OLPC Requests Monetary Donations to Buy Laptops
In a major strategy shift, the Cambridge, Mass. foundation that plans to provide laptop computers to poor children around the globe is asking wealthy individuals and corporations to help pick up the tab by purchasing hundreds or thousands of the machines.
The bid for support from philanthropists comes as the nonprofit One Laptop Per Child Foundation faces manufacturing delays and competing low-cost laptops from commercial vendors that have caused some analysts to question whether the project is in crisis. “I think they’re at a very critical moment,” said Josh Bernoff, an analyst with Forrester Research in Cambridge.
The new program is the foundation’s latest effort to expand the sales of its low-cost machine, called the XO laptop. The machine is intended to sell for $100, once it goes into mass production; for now, it’s priced at $200. The foundation originally expected governments in developing countries to buy millions of the computers for distribution to schoolchildren. But foundation chairman Nicholas P. Negroponte ’66 has acknowledged that cooperation from governments has been slower than he’d expected.
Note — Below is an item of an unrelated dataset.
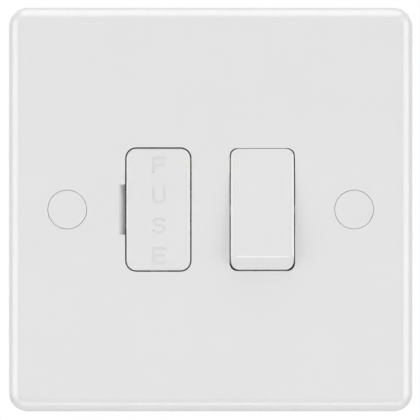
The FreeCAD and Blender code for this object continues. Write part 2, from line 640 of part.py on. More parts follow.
def fuse_clip(side):
    """Sprung U that grips one fuse cap, with lips that lead the fuse in."""
    z = sorted((side * CLIP_INNER, side * CLIP_OUTER))
    inner = FUSE_RADIUS + CLIP_FIT
    outer = inner + BRASS
    bend_y = CLIP_BASE_Y - CLIP_ARM
    lip_y = bend_y - CLIP_LIP_DEPTH
    right = [(outer, CLIP_BASE_Y + BRASS), (outer, bend_y), (outer + CLIP_LIP_OUT, lip_y),
             (inner + CLIP_LIP_OUT, lip_y), (inner, bend_y), (inner, CLIP_BASE_Y)]
    half = [(CARRIER_X + dx, y) for dx, y in right]
    other = [(CARRIER_X - dx, y) for dx, y in reversed(right)]
    return prism_along_z(half + other, z)


def fuse_clip_upper():
    """Upper clip with its tail: down beside the tower and across to the live contact."""
    outer = FUSE_RADIUS + CLIP_FIT + BRASS
    leg_x = (CARRIER_X + outer - BRASS, CARRIER_X + outer)
    strip_z = contact_strip_z()
    strip_y = (STRIP_Y, STRIP_REAR_Y)
    end_x = POLES["live"] + STRIP_HALF_WIDTH
    leg = block(leg_x, (CLIP_BASE_Y, STRIP_REAR_Y), (CLIP_INNER, strip_z[1]))
    strip = block((leg_x[0], end_x), strip_y, (CLIP_INNER, strip_z[1]))
    strip_end = block((POLES["live"] - STRIP_HALF_WIDTH, end_x), strip_y, strip_z)
    return joined([fuse_clip(1), leg, strip, strip_end]).cut(rivet_hole(strip_y, (POLES["live"], CONTACT_Z)))


def fuse_clip_lower():
    """Lower clip with its tail down to the live load terminal."""
    x = (CARRIER_X - STRIP_HALF_WIDTH, CARRIER_X + STRIP_HALF_WIDTH)
    tail = block(x, (CLIP_BASE_Y, CLIP_BASE_Y + BRASS), (-TERMINAL_INNER_Z, -CLIP_OUTER))
    leg_z = (-TERMINAL_INNER_Z, -TERMINAL_INNER_Z + BRASS)
    leg = block(x, (CLIP_BASE_Y, TERMINAL_FRONT + STRIP_LEG), leg_z)
    return joined([fuse_clip(-1), tail, leg])


def terminal(name):
    """Brass block with a wire bore and a screw hole for each way."""
    ways, side = TERMINALS[name]
    half = TERMINAL_WIDTH / 2
    z = sorted((side * TERMINAL_INNER_Z, side * END_INNER))
    body = block((min(ways) - half, max(ways) + half), (TERMINAL_FRONT, TERMINAL_REAR), z)
    body = body.makeChamfer(TERMINAL_CHAMFER, edges_at(body, TERMINAL_FRONT))
    hole_radius = TERMINAL_SCREW_RADIUS + TERMINAL_SCREW_FIT
    for x in ways:
        body = body.cut(rod("z", WIRE_BORE_RADIUS, (z[0] - OVERCUT, z[1] + OVERCUT), (x, WIRE_Y)))
        body = body.cut(rod("y", hole_radius, (WIRE_Y, TERMINAL_REAR + OVERCUT), (x, side * TERMINAL_Z)))
    return body


def terminal_screw(x, side):
    """Clamp screw, backed off so that the wire bore is open."""
    at = (x, side * TERMINAL_Z)
    tip = WIRE_Y + WIRE_BORE_RADIUS + TERMINAL_SCREW_TO_BORE
    seat = TERMINAL_REAR + TERMINAL_SCREW_RAISED
    head = slotted_head(TERMINAL_SCREW_HEAD_RADIUS, TERMINAL_SCREW_HEAD, seat, at, 1)
    return joined([head, rod("y", TERMINAL_SCREW_RADIUS, (tip, seat), at)])


def clip_tower(side):
    """Housing tower behind one fuse clip."""
    half = FUSE_RADIUS + CLIP_FIT
    z = sorted((side * (CLIP_INNER - TOWER_MARGIN), side * (CLIP_OUTER + TOWER_MARGIN)))
    x = (CARRIER_X - half, CARRIER_X + half - SLOT_FIT)
    return block(x, (CLIP_BASE_Y + BRASS, FLOOR_Y + OVERCUT), z)


def terminal_ledges(x, side):
    """Two ledges that carry a terminal clear of the housing floor."""
    z = sorted((side * TERMINAL_INNER_Z, side * (END_INNER + OVERCUT)))
    half = TERMINAL_WIDTH / 2
    y = (TERMINAL_REAR, FLOOR_Y + OVERCUT)
    return [block(span, y, z) for span in mirrored_pair(half - LEDGE_WIDTH, half, x)]


def housing_lug(x, z):
    side = math.copysign(1, x)
    y = (POST_Y, LUG_Y)
    web = sorted((side * (HOUSING_WIDTH / 2 - HOUSING_WALL / 2), x))
    return rod("y", LUG_RADIUS, y, (x, z)).fuse(block(web, y, (z - LUG_RADIUS, z + LUG_RADIUS)))


def trunnion_post(side):
    """Post that closes a trunnion's seat from behind."""
    x = sorted((ROCKER_X + side * CHAMBER_INNER, ROCKER_X + side * CHAMBER_OUTER))
    tip = PIVOT_Y + TRUNNION_RADIUS + TRUNNION_TO_POST
    half = TRUNNION_RADIUS - TRUNNION_FIT
    return block(x, (tip, PARTITION_Y + OVERCUT), (-half, half))


def housing_shell():
    """Open tub with round corners and a bevelled rear edge."""
    y = (HOUSING_FRONT_Y, HOUSING_REAR)
    outer = slab(HOUSING_WIDTH, HOUSING_HEIGHT, HOUSING_CORNER, y)
    outer = outer.makeChamfer(HOUSING_REAR_BEVEL, edges_at(outer, HOUSING_REAR))
    inner_corner = HOUSING_CORNER - HOUSING_WALL
    hollow_y = (HOUSING_FRONT_Y - OVERCUT, FLOOR_Y)
    return outer.cut(slab(2 * SIDE_INNER, 2 * END_INNER, inner_corner, hollow_y))


def housing_walls():
    """Partition beside the fuse, chamber walls and the barrier between poles."""
    z = (-END_INNER - HOUSING_WALL / 2, END_INNER + HOUSING_WALL / 2)
    full = (PARTITION_Y, FLOOR_Y + OVERCUT)
    left = CARRIER_X + PARTITION_SHIFT
    walls = [block((left - PARTITION / 2, left + PARTITION / 2), full, z)]
    walls += [block(x, full, z) for x in mirrored_pair(CHAMBER_INNER, CHAMBER_OUTER, ROCKER_X)]
    barrier = (ROCKER_X - BARRIER / 2, ROCKER_X + BARRIER / 2)
    walls.append(block(barrier, (BARRIER_FRONT, FLOOR_Y + OVERCUT), z))
    return walls


def cell_rests(pole):
    """Blade stop below and contact seat above, each from wall to barrier."""
    x = (CELLS[pole][0] - BARRIER / 4, CELLS[pole][1] + BARRIER / 4)
    stop_z = -BLADE_ARM * math.cos(TILT)
    stop = block(x, (BLADE_STOP_Y, FLOOR_Y - BRASS - SLOT_FIT), (stop_z, stop_z + STOP_RIB))
    seat = block(x, (STRIP_REAR_Y, FLOOR_Y + OVERCUT), contact_strip_z())
    tail = rod("y", RIVET_TAIL_RADIUS + SLOT_FIT, (STRIP_REAR_Y - OVERCUT, STRIP_REAR_Y + RIVET_TAIL + SLOT_FIT),
               (POLES[pole], CONTACT_Z))
    return [stop, seat.cut(tail)]


def rear_housing():
    """Dark rear moulding: tub, walls, clip towers, ledges, rests and lugs."""
    added = [housing_shell()] + housing_walls()
    added += [clip_tower(1), clip_tower(-1), trunnion_post(-1), trunnion_post(1)]
    added += [rest for pole in POLES for rest in cell_rests(pole)]
    removed = []
    for x, side in WIRE_WAYS:
        wall = sorted((side * (END_INNER - OVERCUT), side * (HOUSING_HEIGHT / 2 + OVERCUT)))
        added += terminal_ledges(x, side)
        removed.append(rod("z", ENTRY_RADIUS, wall, (x, WIRE_Y)))
        removed.append(rod("y", DRIVER_HOLE_RADIUS, (FLOOR_Y - OVERCUT, HOUSING_REAR + OVERCUT), (x, side * TERMINAL_Z)))
    for x, z in lug_places():
        added.append(housing_lug(x, z))
        removed.append(rod("y", LUG_HOLE_RADIUS, (POST_Y - OVERCUT, LUG_Y + OVERCUT), (x, z)))
    slot_x = (CARRIER_X + PARTITION_SHIFT - PARTITION, ROCKER_X - CHAMBER_INNER)
    slot_z = (CLIP_INNER - SLOT_FIT, contact_strip_z()[1] + SLOT_FIT)
    removed.append(block(slot_x, (PARTITION_Y - OVERCUT, STRIP_REAR_Y), slot_z))
    return joined(added).cut(removed)


def parts():
    """Every node by name: one solid, or a list of like solids."""
    nodes = {
        "front_plate": front_plate(),
        "rear_housing": rear_housing(),
        "housing_screws": [housing_screw(x, z) for x, z in lug_places()],
        "fixing_screws": [fixing_screw(-1), fixing_screw(1)],
        "screw_cap_left": screw_cap(-1),
        "screw_cap_right": screw_cap(1),
        "rocker": rocker(),
        "fuse_carrier": fuse_carrier(),
        "fuse_barrel": fuse_barrel(),
        "fuse_caps": [fuse_cap(-1), fuse_cap(1)],
        "fuse_clip_upper": fuse_clip_upper(),
        "fuse_clip_lower": fuse_clip_lower(),
        "fixed_contact_neutral": fixed_contact_neutral(),
        "fixed_rivets": [rivet(FIXED_FACE_Y, -1, (x, CONTACT_Z)) for x in POLES.values()],
        "terminal_screws": [terminal_screw(x, side) for x, side in WIRE_WAYS],
    }
    for name in TERMINALS:
        nodes[name] = terminal(name)
    for pole in POLES:
        nodes["plunger_" + pole] = plunger(pole)
        nodes["plunger_spring_" + pole] = plunger_spring(pole)
        nodes["moving_contact_" + pole] = moving_contact(pole)
        nodes["moving_rivet_" + pole] = moving_rivet(pole)
        nodes["contact_bracket_" + pole] = contact_bracket(pole)
    return nodes


def write_parts():
    os.makedirs("parts", exist_ok=True)
    for name, made in parts().items():
        solids = made if isinstance(made, list) else made.Solids
        shape = solids[0] if len(solids) == 1 else Part.makeCompound(solids)
        shape.exportStep("parts/" + name + ".step")
        print(name, len(solids), round(shape.Volume, 2), shape.isValid())


write_parts()
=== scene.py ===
import json
import math

import bmesh
import bpy
from mathutils import Matrix, Vector

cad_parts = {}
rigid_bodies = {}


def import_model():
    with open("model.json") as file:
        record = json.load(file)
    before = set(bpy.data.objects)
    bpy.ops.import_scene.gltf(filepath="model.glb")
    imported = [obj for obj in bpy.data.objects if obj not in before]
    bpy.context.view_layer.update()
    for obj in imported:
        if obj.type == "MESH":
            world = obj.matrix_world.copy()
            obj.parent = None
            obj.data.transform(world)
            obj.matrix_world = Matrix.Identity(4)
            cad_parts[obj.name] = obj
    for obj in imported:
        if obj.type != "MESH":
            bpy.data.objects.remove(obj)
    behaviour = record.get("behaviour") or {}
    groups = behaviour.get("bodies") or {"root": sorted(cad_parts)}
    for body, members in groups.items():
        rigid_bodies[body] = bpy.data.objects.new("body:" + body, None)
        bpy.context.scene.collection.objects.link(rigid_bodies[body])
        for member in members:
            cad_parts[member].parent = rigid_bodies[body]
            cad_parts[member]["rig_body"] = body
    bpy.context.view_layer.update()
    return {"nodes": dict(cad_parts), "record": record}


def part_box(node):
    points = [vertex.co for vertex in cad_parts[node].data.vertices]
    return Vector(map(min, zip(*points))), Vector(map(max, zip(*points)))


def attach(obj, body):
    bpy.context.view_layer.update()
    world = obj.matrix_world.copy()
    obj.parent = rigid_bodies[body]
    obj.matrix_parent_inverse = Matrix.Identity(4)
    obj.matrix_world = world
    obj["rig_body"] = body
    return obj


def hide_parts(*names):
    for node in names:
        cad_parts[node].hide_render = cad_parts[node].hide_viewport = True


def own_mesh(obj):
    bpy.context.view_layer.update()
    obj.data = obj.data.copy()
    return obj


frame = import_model()

# Lengths below are in millimetres unless a comment says otherwise
MM = 0.001

# Points closer than this, in metres, are one point
WELD = 1e-7

# Radius of a ring that stands for a point on the axis of a turned piece
AXIS_RADIUS = 0.0005

# How far a cutter reaches past what it cuts, and how far a test of place reaches past a face
OVERCUT = 1.0
SLIVER = 0.01


def node_box(node):
    """Low and high corner of a CAD node in millimetres."""
    low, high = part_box(node)
    return low / MM, high / MM


PLATE_LOW, PLATE_HIGH = node_box("front_plate")
FACE_Y = PLATE_LOW.y
PLATE_SIZE = PLATE_HIGH.x - PLATE_LOW.x

# Camera: the photograph looks straight at the face from about a metre
PIXELS = 420
PIXEL = 0.21018
CAMERA_DISTANCE = 1000.0
SENSOR = 36.0
PLATE_CENTRE_PX = (210.69, 209.55)

# Front plate: everything in front of the seam is remade with finer edges
SEAM_DEPTH = 2.75
PLATE_CORNER = 4.0
EDGE_ACROSS = 2.9
EDGE_DEEP = 2.45
OPENING_ROUND = 0.16
ROCKER_OPENING = (6.85, 12.9)
FIXING_X = 30.15
CAP_RADIUS = 4.05
CAP_GAP = 0.08
CAP_ROUND = 0.12
CAP_EDGE = 0.15
CAP_THICKNESS = 1.2
CAP_SKIRT_WALL = 0.55
NOTCH_HALF_HEIGHT = 5.25
NOTCH_WIDTH = 1.3
NOTCH_FLARE = 0.75
NOTCH_FLARE_START = 0.6
NOTCH_START = 0.1
NOTCH_DEPTH = 1.5
NOTCH_STEPS = 12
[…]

So in September, the foundation for the first time offered to sell XO machines to individual users, on the condition that the buyer pay $399 for two laptops. The buyer gets one, while the other is donated to a child in a developing country.
Now the foundation has begun a program called “Givemany,” for donors willing to pay for hundreds or thousands of XO machines. It’s a three-tiered program. A donor who buys 100 to 999 machines will pay $299 apiece, and choose the institution that will get these machines. But $99 of the price will be used to pay for more laptops, to be distributed by the foundation. Thus, someone who buys 100 machines will also fund the distribution of 50 more laptops.
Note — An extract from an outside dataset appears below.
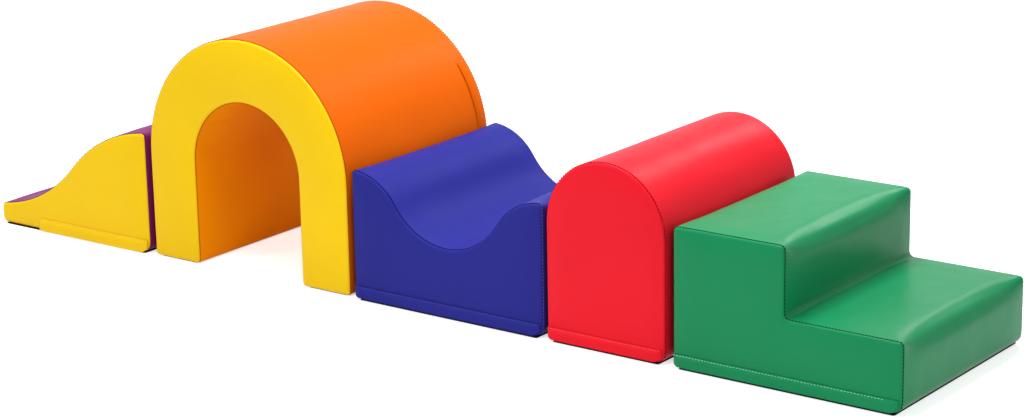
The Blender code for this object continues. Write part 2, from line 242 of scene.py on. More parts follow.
def cut_out(strip, name, near, far):
    """Cuts a strip of cloth to its outline, with round corners and even cells."""
    piece, corners = strip(name, near, far)
    for corner in corners:
        round_off(*corner)
    even_out()
    return piece, corners


def slice_at(place, way):
    """Cuts the open piece's faces in two, across this way."""
    bpy.ops.mesh.select_all(action="SELECT")
    bpy.ops.mesh.bisect(plane_co=place, plane_no=way)


def slide_strip(name, near, far, closed=False):
    """A hollow run-up and a round brow, in two tangent arcs."""
    left, right = ends("slide")
    flat = math.radians(SLIDE_END_SLOPE)
    steep = 2 * math.atan2(SLIDE_HEIGHT - SLIDE_NOSE, right - left) - flat
    radius = (right - left) / 2 / (math.sin(steep) - math.sin(flat))
    aside, above = radius * math.sin(flat), radius * math.cos(flat)
    bend = math.degrees(steep - flat)
    piece = begin(name, left, SLIDE_NOSE, near, far)
    roll(left - aside, SLIDE_NOSE + above, radius, -bend)
    roll(right + aside, SLIDE_HEIGHT - above, radius, bend)
    lay(0.0, HEM - SLIDE_HEIGHT)
    turn_under(left, right, closed)
    return piece, [(left, SLIDE_NOSE, CORNER), (right, SLIDE_HEIGHT, CORNER), *feet(left, right)]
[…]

Donors can also choose to buy 1,000 to 9,999 machines at $249 each, or 10,000 or more computers at $200.
The foundation is still negotiating government purchases of the laptops, and says it’s nearing deals with several countries — “three or four, and more will follow,” said Robert Fadel, the foundation’s director of finance and operations.
But because the foundation has little cash of its own, it needs a lot of paying customers to cover manufacturing costs. “They’ve basically set it up so they have to sell them by the thousands or the millions to these governments,” said Bernoff. “Their whole model is based on their selling them in massive quantities.” Bernoff suggested that the Givemany program may be needed to boost sales to a level that makes the project economically viable.
“This is symptomatic of the fact that the business proposition wasn’t very clearly thought out initially,” said Roger Kay, a computer industry analyst and the president of Endpoint Technologies Corp. in Wayland. “The price point was a little higher than they said, and some of the governments who pledged money, it turned out it wasn’t really pledged.”
Kay said the foundation lacks well-developed distribution channels to deliver the laptops. He also warned that developing countries are often rife with government corruption, and that the foundation has no way of ensuring its laptops will end up in the hands of needy children.
Meanwhile, the foundation has pushed back the date when full production of the XO laptop will begin. Quanta Computer of Taiwan was supposed to start making the machines this month, but the manufacturing launch has now been moved into November.
At the same time, another Taiwanese computer company called Asustek has just unveiled its own entry into the ultracheap laptop market. The Eee PC will cost as little as $299. It runs the free Linux operating system, like the XO laptop. But while the XO laptop is intended only for the poor, the Asustek machine is a commercial product, for sale to consumers worldwide. Besides, the Eee PC is capable of running Microsoft Corp.’s popular Windows operating system, something the XO can’t do.
Last week, an Asustek executive said his company had already won an order for a million of the machines from a country he declined to identify.